Residents in coastal areas of Louisiana in the US face the prospect of weeks without power or water as the clean-up begins following the devastating impact of Hurricane Laura.
More than 400,000 were without power on Saturday morning and 200,000 without water, officials said.
Governor John Bel Edwards says the devastation and damage stretch all the way to northern parts of Louisiana.
At least 14 people were killed by the storm - 10 in Louisiana, four in Texas.
In Haiti, which was earlier badly hit by storms Marco and Laura, more than 31 people are now reported to have died.
President Donald Trump visited affected areas in Louisiana and Texas on Saturday.
"One thing I know about this state, it rebuilds fast," he told a gathering in Louisiana.

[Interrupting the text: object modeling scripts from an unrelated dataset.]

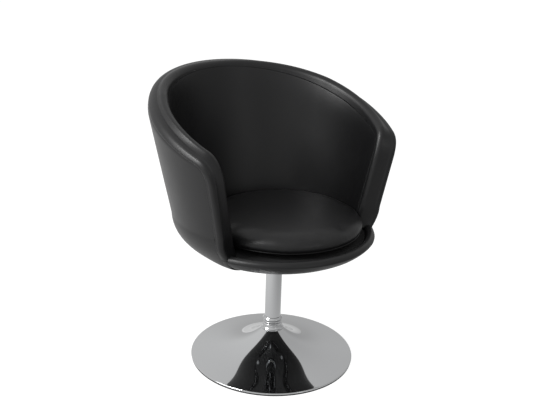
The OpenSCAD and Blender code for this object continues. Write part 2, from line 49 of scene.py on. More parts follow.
# Camera: eye in metres, angles in degrees, on a sensor 36 mm wide
EYE = (-1.1440, -1.6460, 1.1474)
HEADING = 34.812
PITCH = -19.559
ROLL = 1.973
LENS = 52.396
SENSOR = 36.0

# Foot and column, in mm
FOOT_R = 225
ROLL_R = 2.5             # rolled edge of the foot
NECK_R = 30
NECK_H = 81
SHEET_T = 1.5
MAT_T = 3
TOUCH = 0.1              # gap between faces that touch
FALL_SHARE = 0.15        # slope of the foot's outer part
SWEEP = 3.5              # how suddenly the foot rises to its neck
COLUMN_R = 22
COLUMN_WALL = 2
COLLAR_H = 37
COLLAR_TOP_R = 27

# Tub, in mm
TUB_AHEAD = 5            # the tub's middle lies this far before the column
UNDER_H = 312
BOWL_H = 120
BOWL_R = 277.5
FLAT_R = 100             # flat of the underside
LEAN_SHARE = 0.21        # outward lean of the wall
BACK_H = 774
ARM_H = 624
RIM_BULGE = 4
ARM_FRONT = 137
FRONT_RAKE = 15          # the arms' fronts fall back by this on their way down
CORNER_REACH = 36
CORNER_DROP = 52
WALL_T = 44
EDGE_R = 15
INNER_EDGE_R = 13
SKIN_T = 1.2             # artificial leather
SEAM_GAP = 0.1
OPENING_R = 96           # the covers end here under the seat
DECK_Z = 373
LIP_R = 12.5
LIP_OVER = 5.5           # how far the lip stands before the wall
LIP_PUFF = 3
CUSHION_ROOM = 6.6
CUSHION_Z = 377
CUSHION_T = 54
CROWN_H = 12
CUSHION_AHEAD = 10

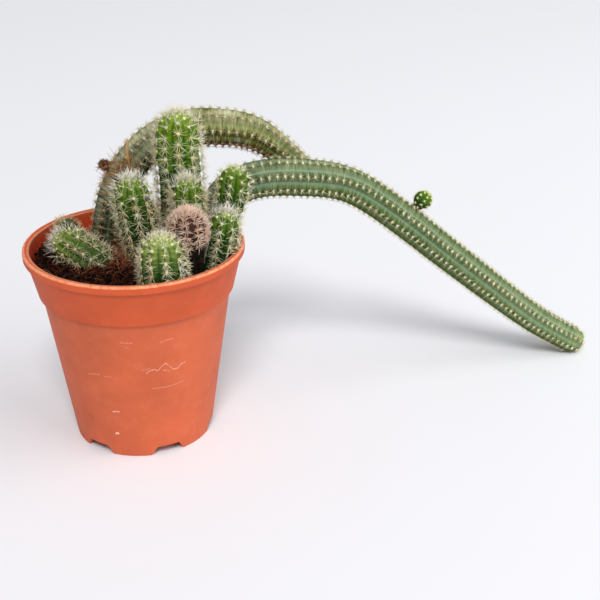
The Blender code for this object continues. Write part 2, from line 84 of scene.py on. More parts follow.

Mr Trump said the loss of life was a "tremendous number", but added that it "could have been a lot worse".
What's the response been?
The White House has declared a major disaster in several parishes in Louisiana - which will mean federal funds can be sent to the hardest-hit areas urgently.
"Assistance can include grants for temporary housing and home repairs, low-cost loans to cover uninsured property losses, and other programs to help individuals and business owners recover from the effects of the disaster," a White House statement said.
The Louisiana governor has called Laura "the strongest storm to ever hit Louisiana". It was a category-four hurricane at the time it hit.
"The devastation and damage stretch from south-west Louisiana all the way through north Louisiana, with more than a half a million power outages remaining, tens of thousands of people displaced from their homes and, sadly, at least 10 lives lost," Governor Edwards said in a statement.
Of the 10 people to lose their lives in the state, five died from carbon monoxide poisoning from gas-powered emergency generators, four from trees falling and one from drowning.
In Texas, a man was killed when a tree hit his home, and three people lost their lives in Port Arthur, possibly from carbon monoxide poisoning, officials reported.
Around 8,000 homes were possibly destroyed in the two states, according to the Red Cross.
There was more structural damage from winds than anticipated, but the water damage was less than feared.
Some 1,500 people, including National Guard troops, are being deployed in rescue and clean-up missions.
Lauren Sylvester, a resident of Lake Charles, Louisiana, followed orders to evacuate.
She returned to her house on Friday to see power lines and trees strewn around the streets.
"It's still an incredible amount of damage," she told AP news agency.
Lawrence "Lee" Faulk had a similar experience - he found his home in Cameron Parish with no roof on.
"We need help," Mr Faulk told CBS news. "We need ice, water, blue tarps - everything that you would associate with the storm, we need it. Like two hours ago."
During his trip, President Trump met with those involved in relief efforts.
In Lake Charles, Trump said "come here fellas, I want a little power", before autographing pieces of paper. He handed one to a law officer and said: "Here sell this tonight on Ebay, you'll get $10,000".
What other areas have suffered?
The death toll in Haiti has risen by 10 to 31 and eight people are missing, the country's civil protection service said. More than 6,000 homes were flooded in the country.
Four people are known to have died in neighbouring Dominican Republic.
Cuba suffered damage but did not record any deaths.
In Jamaica, there were reports of landslides and flooded roads.
The US territory of Puerto Rico was also hit.